While India clamps down, Sri Lanka is rolling the dice in the opposite direction. Marking nearly a year in office, President Anura Kumara Dissanayake—a self-described Marxist—has made casinos central to his strategy for economic recovery following the country’s 2022-2023 collapse. In Colombo, the capital, he recently inaugurated the $1.2 billion City of Dreams complex, South Asia’s first integrated resort, developed by John Keells Holdings and Macau’s Melco Resorts & Entertainment. The resort, which boasts 800 rooms, a luxury mall, and conference facilities, is designed to lure high-rollers from India and China, as reported by Reuters.

“Tourism plays a very significant role for us to get out of these economic issues that we have,” deputy tourism minister Ruwan Ranasinghe told Reuters. “So these couple of years we are working more on short-term targets and getting traffic, but in the long run, our plan is to go for quality, more sustainable, and high-end tourism and casinos and gambling will be a segment of that.” Sri Lanka aims to boost tourist arrivals by 50 percent to three million in 2025, with projected industry revenues climbing from $3.7 billion last year to $5 billion. Tourism accounted for about 4 percent of GDP in 2024, and the government hopes to raise that to 10 percent. Indians already make up nearly a quarter of Sri Lanka’s tourists, while Chinese visitors account for 7 percent.

To support this vision, Sri Lanka’s parliament recently passed legislation to create a Gambling Regulatory Authority. The law is meant to encourage responsible gambling and boost tax revenues, but it has drawn criticism from experts for granting broad powers to the finance minister, excluding state-run lotteries from oversight, and imposing low penalties for violations. The government, however, defends the move as a way to reduce social harm and create jobs. “With the arrival of City of Dreams – clientele from all over the world, I’m sure they will also come to Sri Lanka,” Ranasinghe said.

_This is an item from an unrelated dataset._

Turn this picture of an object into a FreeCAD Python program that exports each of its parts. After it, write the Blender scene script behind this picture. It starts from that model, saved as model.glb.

Meanwhile, in the United States, the gambling landscape is being redrawn by a new breed of prediction markets—apps like Kalshi, Robinhood, and Polymarket—that blur the lines between betting, trading, and speculation. These platforms, best known for allowing bets on everything from elections to celebrity news, are now expanding into sports betting, often outpacing traditional sportsbooks and sidestepping state-level regulations.

Kalshi, a New York–based exchange, has faced lawsuits and cease-and-desist orders from states including Nevada, New Jersey, and Maryland over its sports event contracts. The company argues that its offerings are “trades on sports outcomes, not bets,” and should be regulated federally rather than by individual states. In April 2025, federal judges ruled that Nevada and New Jersey could not halt Kalshi’s sports offerings while litigation is ongoing. However, a Maryland judge recently allowed the state to block Kalshi’s sports sections—though the company is appealing.

Despite legal skirmishes, Kalshi expanded its football markets in August 2025, letting users bet on player touchdowns and final scores. Robinhood, the financial platform famous for its role in the meme-stock craze, announced its own prediction contracts for professional and college football, supported by Kalshi’s infrastructure. Robinhood is currently suing Nevada and New Jersey over their objections, and both companies face legal challenges from Native American tribes concerned about lost sportsbook revenue. Polymarket, another major player, recently acquired a derivatives-trading platform with a U.S. license, signaling its intent to bring legal football trading to all 50 states.

This convergence of prediction markets, traditional sportsbooks, and crypto-based platforms is creating what Slate described as “disruption on steroids,” with federal and state regulators struggling to keep pace. As companies push the boundaries of what’s legal—and lucrative—across borders and platforms, the global gambling industry is entering a new era, one where fortunes and social risks are both on the table.

From India’s crackdown and Sri Lanka’s casino boom to America’s regulatory Wild West, the future of gambling is up for grabs—and the stakes, for governments, industries, and ordinary people, have never been higher.